= Exercise brief =
Return, exactly as written, the lines from the one containing "const ROUGHNESS = 0.45;" through the one containing "obj.matrix_world = world", with both ends included.

= Task material =
——————————

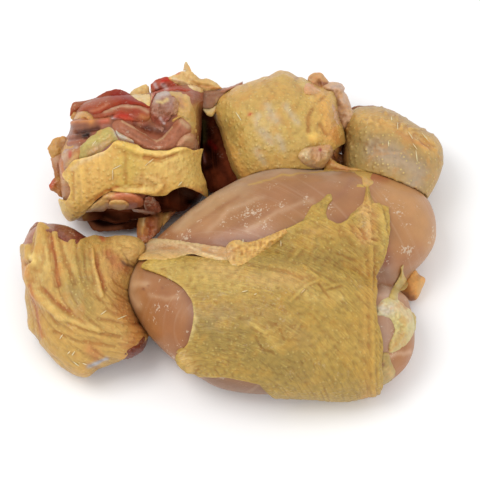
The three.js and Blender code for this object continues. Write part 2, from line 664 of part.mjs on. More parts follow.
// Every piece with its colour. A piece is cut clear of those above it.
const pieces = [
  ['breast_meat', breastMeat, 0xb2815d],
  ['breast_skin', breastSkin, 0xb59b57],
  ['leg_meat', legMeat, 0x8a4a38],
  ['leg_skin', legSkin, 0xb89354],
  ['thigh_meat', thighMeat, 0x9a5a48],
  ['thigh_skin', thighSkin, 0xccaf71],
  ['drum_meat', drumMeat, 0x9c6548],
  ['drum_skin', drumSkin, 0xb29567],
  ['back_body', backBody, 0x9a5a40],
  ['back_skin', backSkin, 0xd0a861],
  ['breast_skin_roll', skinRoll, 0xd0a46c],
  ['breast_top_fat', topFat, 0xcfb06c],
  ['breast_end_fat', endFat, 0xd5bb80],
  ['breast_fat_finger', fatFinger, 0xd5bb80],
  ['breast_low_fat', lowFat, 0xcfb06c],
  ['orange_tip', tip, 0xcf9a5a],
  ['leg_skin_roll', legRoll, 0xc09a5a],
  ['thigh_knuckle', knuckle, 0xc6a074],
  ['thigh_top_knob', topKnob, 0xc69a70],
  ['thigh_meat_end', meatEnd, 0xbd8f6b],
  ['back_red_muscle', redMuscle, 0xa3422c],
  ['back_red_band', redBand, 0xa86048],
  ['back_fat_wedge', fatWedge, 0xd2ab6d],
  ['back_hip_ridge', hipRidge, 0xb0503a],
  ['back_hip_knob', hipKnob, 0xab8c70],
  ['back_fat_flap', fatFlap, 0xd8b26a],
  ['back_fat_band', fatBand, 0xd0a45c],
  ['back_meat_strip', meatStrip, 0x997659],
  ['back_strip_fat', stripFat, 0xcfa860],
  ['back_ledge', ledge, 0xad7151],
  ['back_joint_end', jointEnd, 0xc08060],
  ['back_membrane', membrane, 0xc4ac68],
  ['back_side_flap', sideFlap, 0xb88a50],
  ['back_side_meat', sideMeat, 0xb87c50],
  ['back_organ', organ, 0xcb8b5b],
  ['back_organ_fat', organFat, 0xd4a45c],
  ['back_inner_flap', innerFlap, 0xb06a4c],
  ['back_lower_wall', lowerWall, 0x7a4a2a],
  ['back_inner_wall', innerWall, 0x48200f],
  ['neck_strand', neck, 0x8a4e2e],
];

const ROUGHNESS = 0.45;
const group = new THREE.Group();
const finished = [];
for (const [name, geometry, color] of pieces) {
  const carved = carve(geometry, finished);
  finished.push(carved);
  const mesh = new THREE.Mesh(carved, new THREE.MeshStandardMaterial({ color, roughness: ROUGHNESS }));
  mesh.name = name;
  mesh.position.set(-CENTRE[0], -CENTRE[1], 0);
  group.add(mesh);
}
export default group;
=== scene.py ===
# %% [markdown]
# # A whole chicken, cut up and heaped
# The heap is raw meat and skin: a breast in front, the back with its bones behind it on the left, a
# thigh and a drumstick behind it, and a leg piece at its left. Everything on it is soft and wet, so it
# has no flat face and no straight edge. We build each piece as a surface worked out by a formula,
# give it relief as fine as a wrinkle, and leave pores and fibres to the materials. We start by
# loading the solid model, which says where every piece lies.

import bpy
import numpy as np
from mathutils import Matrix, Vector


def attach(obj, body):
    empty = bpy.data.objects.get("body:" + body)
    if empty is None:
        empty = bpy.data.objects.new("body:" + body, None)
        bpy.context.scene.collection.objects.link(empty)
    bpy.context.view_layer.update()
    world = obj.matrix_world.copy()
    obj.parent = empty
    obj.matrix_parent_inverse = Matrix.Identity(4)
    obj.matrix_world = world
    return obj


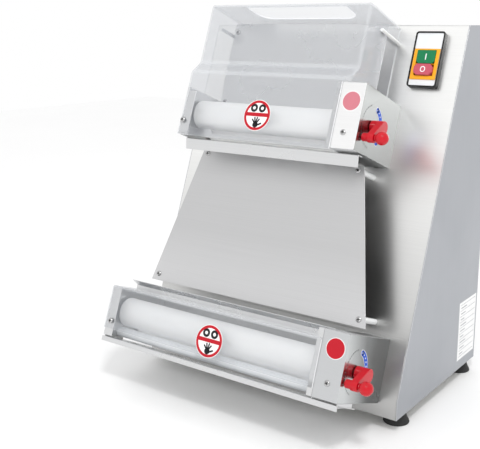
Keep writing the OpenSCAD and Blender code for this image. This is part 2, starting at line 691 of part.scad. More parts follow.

——————————

= Result =
const ROUGHNESS = 0.45;
const group = new THREE.Group();
const finished = [];
for (const [name, geometry, color] of pieces) {
  const carved = carve(geometry, finished);
  finished.push(carved);
  const mesh = new THREE.Mesh(carved, new THREE.MeshStandardMaterial({ color, roughness: ROUGHNESS }));
  mesh.name = name;
  mesh.position.set(-CENTRE[0], -CENTRE[1], 0);
  group.add(mesh);
}
export default group;
=== scene.py ===
# %% [markdown]
# # A whole chicken, cut up and heaped
# The heap is raw meat and skin: a breast in front, the back with its bones behind it on the left, a
# thigh and a drumstick behind it, and a leg piece at its left. Everything on it is soft and wet, so it
# has no flat face and no straight edge. We build each piece as a surface worked out by a formula,
# give it relief as fine as a wrinkle, and leave pores and fibres to the materials. We start by
# loading the solid model, which says where every piece lies.

import bpy
import numpy as np
from mathutils import Matrix, Vector


def attach(obj, body):
    empty = bpy.data.objects.get("body:" + body)
    if empty is None:
        empty = bpy.data.objects.new("body:" + body, None)
        bpy.context.scene.collection.objects.link(empty)
    bpy.context.view_layer.update()
    world = obj.matrix_world.copy()
    obj.parent = empty
    obj.matrix_parent_inverse = Matrix.Identity(4)
    obj.matrix_world = world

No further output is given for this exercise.